I have two items for this my blog post about Psalm 123.
1. Psalm 123:2 says (in the King James Version): “Behold, as the eyes of servants look unto the hand of their masters, and as the eyes of a maiden unto the hand of her mistress; so our eyes wait upon the LORD our God, until that he have mercy upon us.”
In this verse, waiting on the LORD’s mercy is likened to servants looking at the hands of their masters. The idea is probably that servants are attentive to their master’s hands as they await their master’s orders, and, similarly, God’s people are eagerly attentive as they watch for God’s mercy.
But I thought about a point that I once heard in a sermon series. I was listening to Joe Good’s series on the Book of Isaiah, and Good made the point (as I remember it) that waiting on the LORD is not sitting back and passively waiting for God to do something good, but rather it’s being like a waiter: actively serving God, waiting on God’s instructions. As I read Psalm 123:2, however, I wondered: Could it be both? Waiting on the LORD in Psalm 123:2 does entail waiting for God to do something good, for God’s people in that verse are waiting for God’s mercy. At the same time, God’s people in that verse are likened to servants, waiting on their master’s instructions. And perhaps one could make the case that God in that verse is likened to a master or mistress.
Perhaps one can reconcile the two concepts by saying that the Israelites are doing their part of obeying God as they wait for God’s mercy. Or maybe God’s act of mercy will entail a responsive obedience on Israel’s part. I think of Second Isaiah: the Jews in exile are waiting for God to restore Israel, and yet the restoration will coincide with their obedience to God’s program of restoration, in the sense that they will have to participate in leaving Babylon. Many Jews in exile were not willing to take that step, for they may have been afraid of the Babylonians considering them treasonous, or they were comfortable with their exilic lives. But God was telling them that it was time for them to act, that now was the time of God’s mercy and their restoration, that they needed to join God in what God was doing. In this case, waiting for God’s mercy coincides with waiting for God’s instructions.

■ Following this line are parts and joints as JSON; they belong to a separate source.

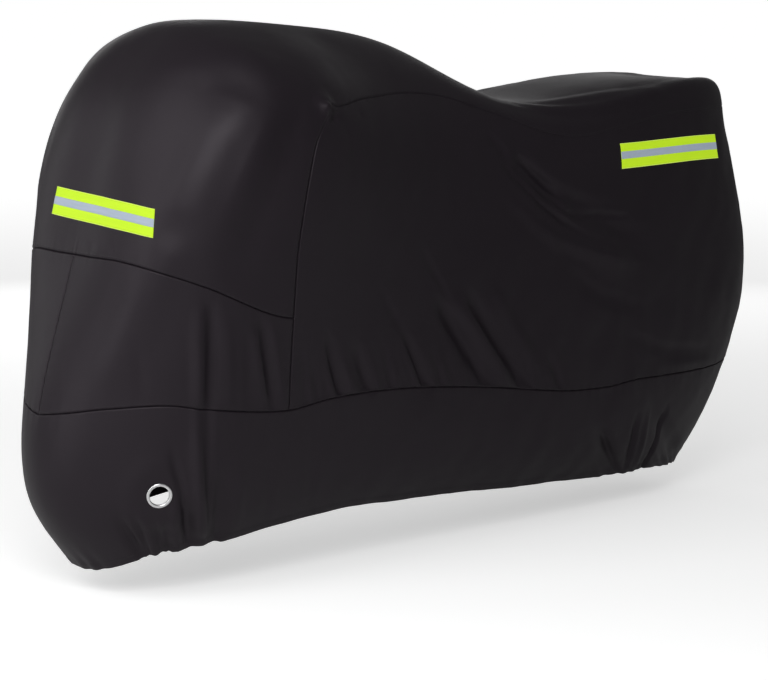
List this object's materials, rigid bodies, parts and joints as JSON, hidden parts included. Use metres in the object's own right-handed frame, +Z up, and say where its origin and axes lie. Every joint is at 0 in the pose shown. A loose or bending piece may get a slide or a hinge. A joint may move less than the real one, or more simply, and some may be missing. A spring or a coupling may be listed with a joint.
{
  "type": "motorcycle cover",
  "caption": "Fitted cloth cover hanging in the shape of a motorcycle: rounded hood and long back, side panels, gathered skirt with lock-hole eyelets, reflective tape, open underneath.",
  "frame": {"origin": "the point under the hood's crown where the cover rests on the machine, on the cloth's underside and on the cover's middle plane", "axes": "-X towards the front of the machine, -Y towards its left-hand side, +Z up; the ground lies 1.26 m below the origin"},
  "size_m": [2.1782, 0.7252, 1.206],
  "materials": {
    "cloth": "coated polyester, soft sheen",
    "tape": "fluorescent yellow-green woven tape",
    "band": "retroreflective grey",
    "eyelet": "plated, polished"
  },
  "bodies": {
    "root": {"hood": "cloth", "top_panel": "cloth", "front_left": "cloth", "front_right": "cloth", "side_left": "cloth", "side_right": "cloth", "skirt_front": "cloth", "skirt_left": "cloth", "skirt_right": "cloth", "eyelet_left": "eyelet", "eyelet_right": "eyelet", "tape_front": "tape", "band_front": "band", "tape_rear_left": "tape", "band_rear_left": "band", "tape_rear_right": "tape", "band_rear_right": "band"}
  },
  "joints": []
}
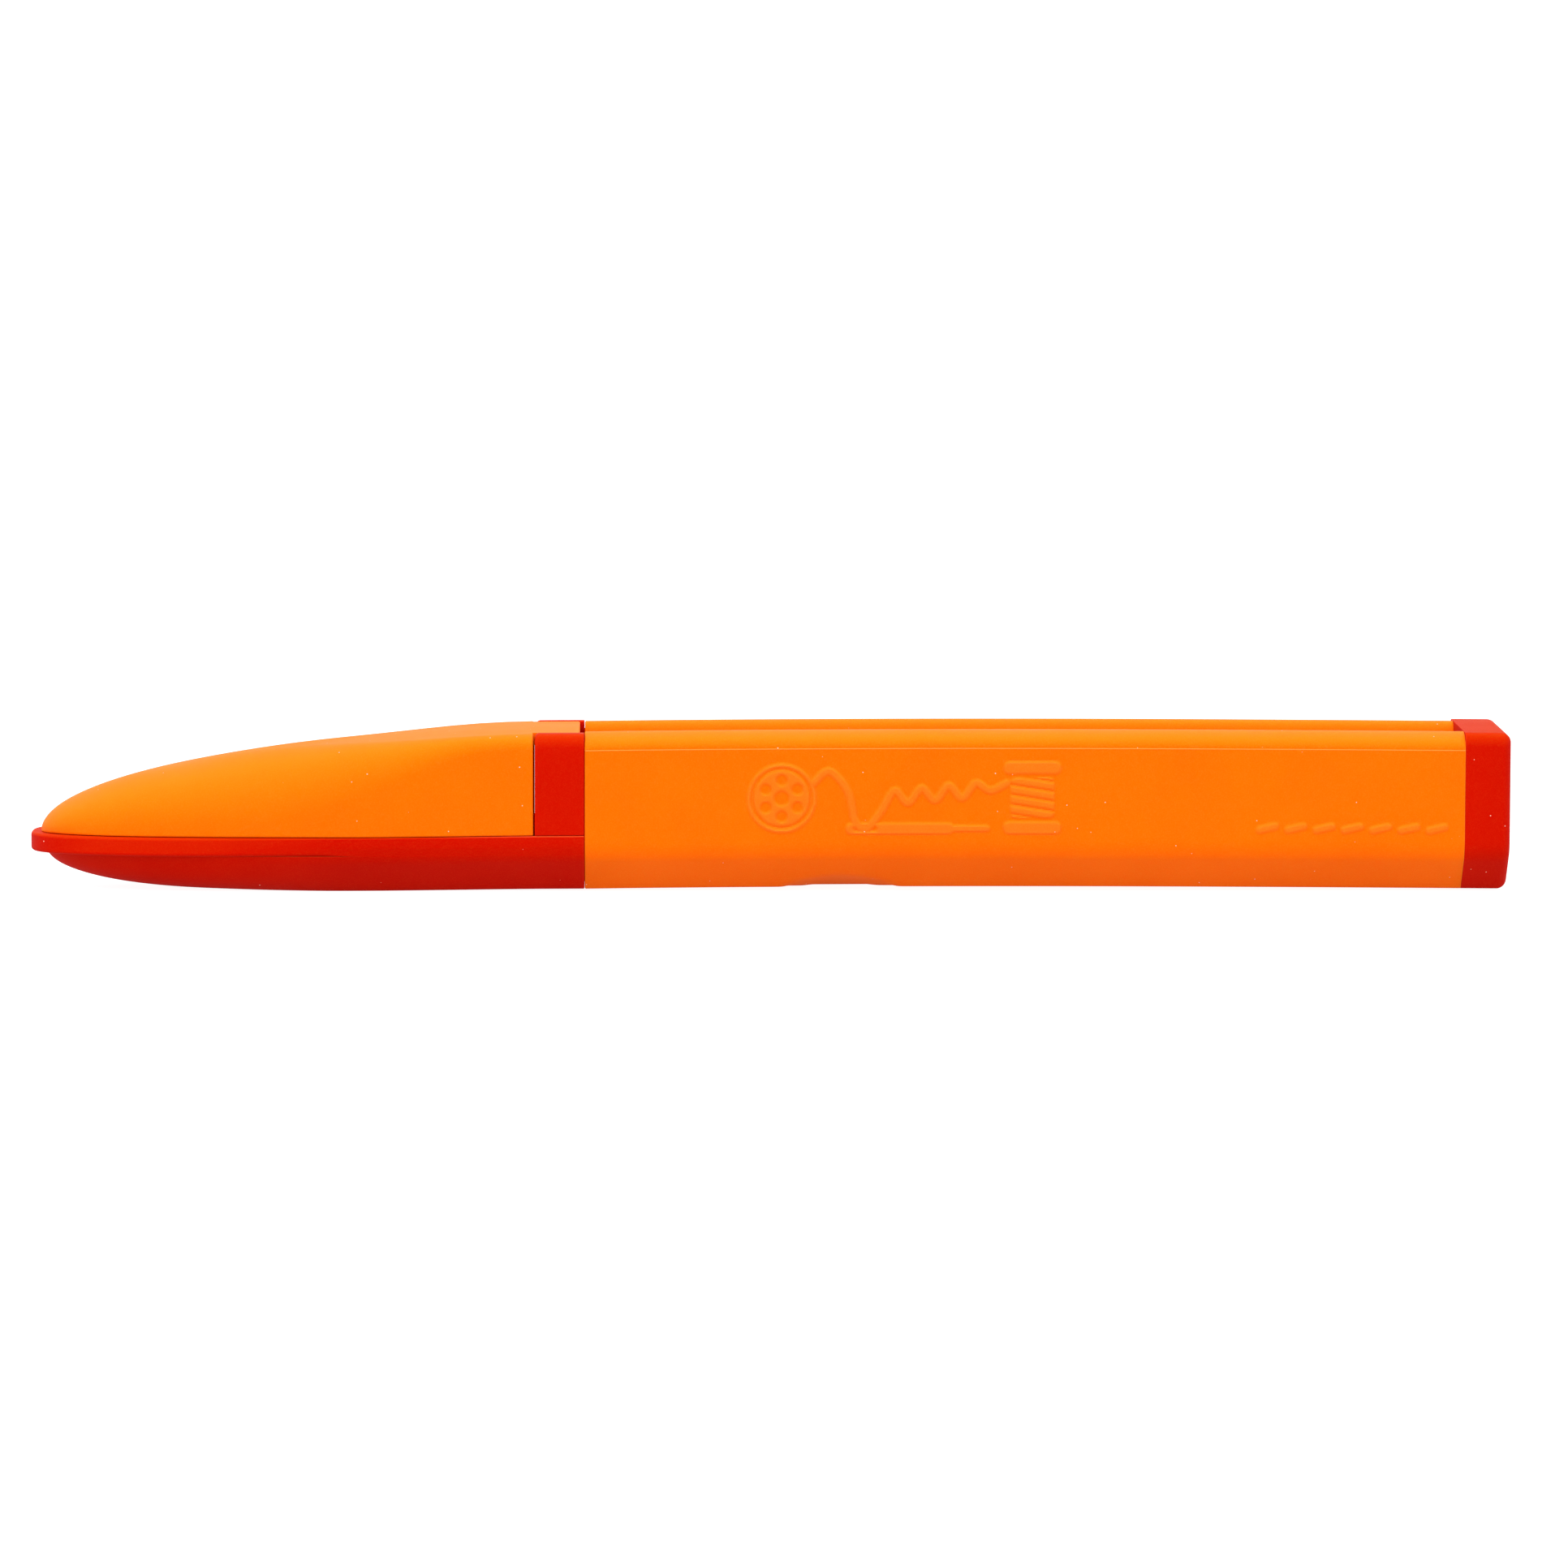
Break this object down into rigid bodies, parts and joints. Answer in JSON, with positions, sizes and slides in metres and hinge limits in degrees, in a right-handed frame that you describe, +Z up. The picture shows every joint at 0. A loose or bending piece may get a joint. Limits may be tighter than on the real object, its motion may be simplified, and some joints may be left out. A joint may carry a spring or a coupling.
{
  "type": "bobbin storage case",
  "caption": "Soft open-topped channel that holds sewing-machine bobbins in a row, with a pull-off hollow nose under a hinged hood and a closed tail.",
  "frame": {"origin": "centre of the bounding box's footprint, on the ground", "axes": "+X from the nose to the tail, +Z up"},
  "size_m": [0.241, 0.0256, 0.026],
  "materials": {
    "orange_silicone": "soft matte silicone",
    "red_silicone": "soft matte silicone"
  },
  "bodies": {
    "sleeve": {"sleeve": "orange_silicone", "end_cap": "red_silicone"},
    "nose": {"nose_tray": "red_silicone", "collar": "red_silicone"},
    "lid": {"nose_lid": "orange_silicone"}
  },
  "joints": [
    {"name": "nose_slide", "type": "slide", "parent": "sleeve", "child": "nose", "axis": [-1, 0, 0], "range_m": [0, 0.03]},
    {"name": "lid_hinge", "type": "hinge", "parent": "nose", "child": "lid", "pos_m": [-0.03215, 0, 0.0243], "axis": [0, 1, 0], "range_deg": [0, 105]}
  ]
}
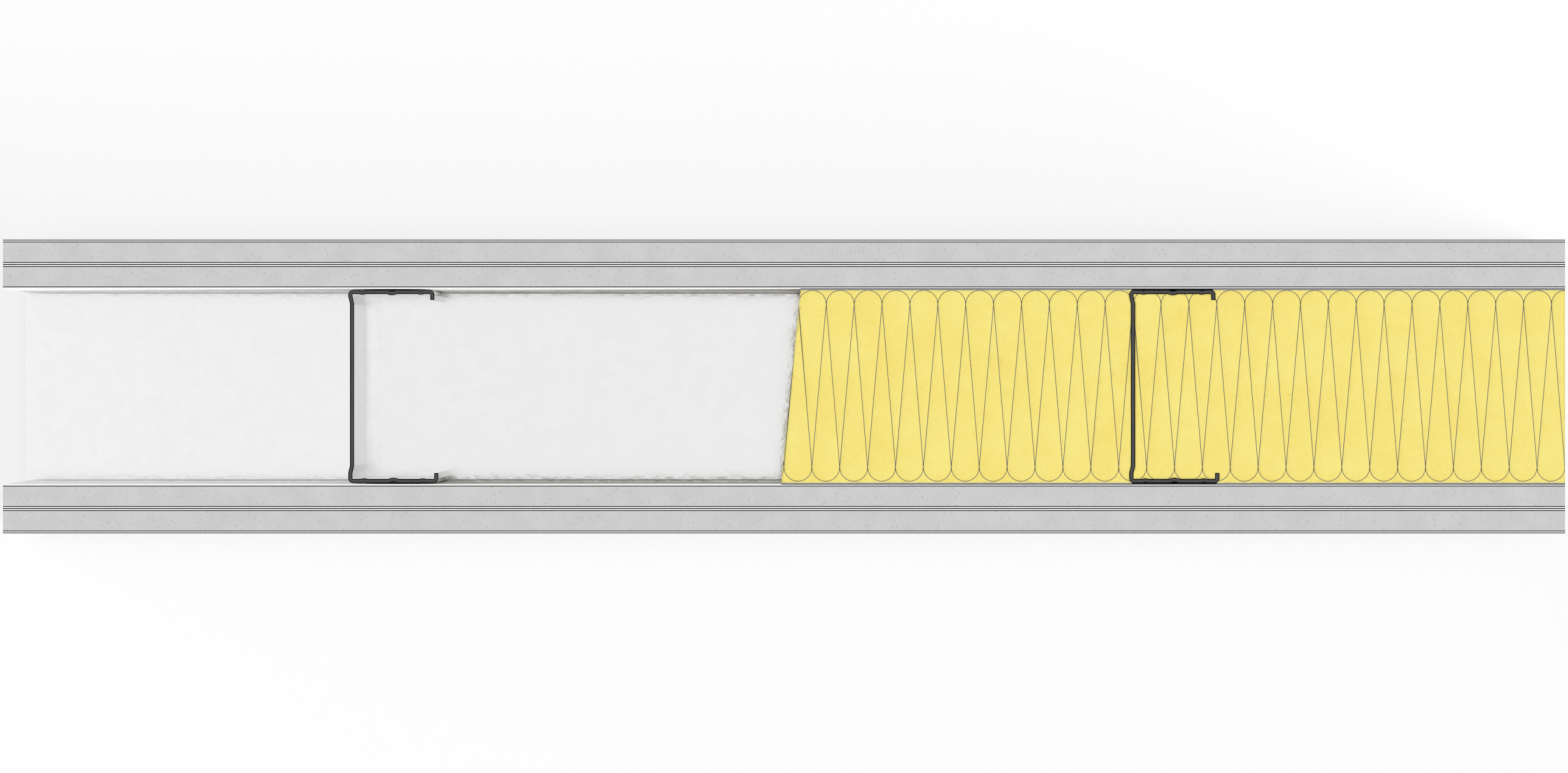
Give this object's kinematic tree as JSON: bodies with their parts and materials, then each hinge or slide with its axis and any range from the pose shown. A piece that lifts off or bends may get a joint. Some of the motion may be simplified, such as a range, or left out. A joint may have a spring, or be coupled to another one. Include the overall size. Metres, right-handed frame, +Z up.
{
  "type": "drywall partition wall",
  "caption": "Cut length of metal stud partition: double gypsum boards on each face, C studs standing in a floor track, mineral wool in part of the cavity.",
  "frame": {"origin": "on the floor, midway along the wall and midway through it", "axes": "+X along the wall, the way the studs open; +Y through it, towards its back; +Z up"},
  "size_m": [0.8, 0.15, 0.5],
  "materials": {
    "gypsum": "matt, fine pores",
    "board_paper": "matt paper",
    "stud_steel": "zinc coated, cut edges dark",
    "track_steel": "zinc coated, bright",
    "mineral_wool": "yellow fibre, crimped",
    "foam": "closed cell foam"
  },
  "bodies": {
    "root": {"sealing_strip": "foam", "floor_track": "track_steel", "stud_left": "stud_steel", "stud_right": "stud_steel", "wool_bay_batt": "mineral_wool", "wool_stud_batt": "mineral_wool", "front_outer_core": "gypsum", "front_outer_face_paper": "board_paper", "front_outer_back_paper": "board_paper", "front_inner_core": "gypsum", "front_inner_face_paper": "board_paper", "front_inner_back_paper": "board_paper", "back_inner_core": "gypsum", "back_inner_face_paper": "board_paper", "back_inner_back_paper": "board_paper", "back_outer_core": "gypsum", "back_outer_face_paper": "board_paper", "back_outer_back_paper": "board_paper"}
  },
  "joints": []
}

2. Psalm 123:3-4 states: “Have mercy upon us, O LORD, have mercy upon us: for we are exceedingly filled with contempt. Our soul is exceedingly filled with the scorning of those that are at ease, and with the contempt of the proud” (KJV).
The most prominent interpretation of these verses (as far as I can gather) is that God’s people have had their fill of the contempt and scorn that others have shown them, and so they want for their God to intervene and presumably put the scorners to shame. I’d like to note, however, that what the KJV translates as “the contempt of the proud” is literally “the contempt to the proud.” Perhaps that is consistent with the idea that the contempt is being shown by the proud towards God’s people, for “contempt to the proud” can arguably mean that the proud are the ones who own the contempt that they are showing to others, that it belongs to them. And yet, the LXX does not appear to be satisfied with this particular interpretation, for it understands the verse to be saying that God should show contempt to the proud, that the proud are recipients of the contempt.
I have an idea, but I’m not particularly dogmatic about it: Could the Psalmist in Psalm 123:3-4 be saying that the ones who have contempt and scorn towards others are God’s people, not the enemies of God’s people? Could the Psalmist be lamenting that the scorn and contempt by God’s people towards the proud and those who are at ease are poisoning the souls of God’s people? Could the Psalmist be desiring spiritual liberation, while asking for physical liberation of God’s people so that their minds can be set at ease, so that they can be spiritually healed?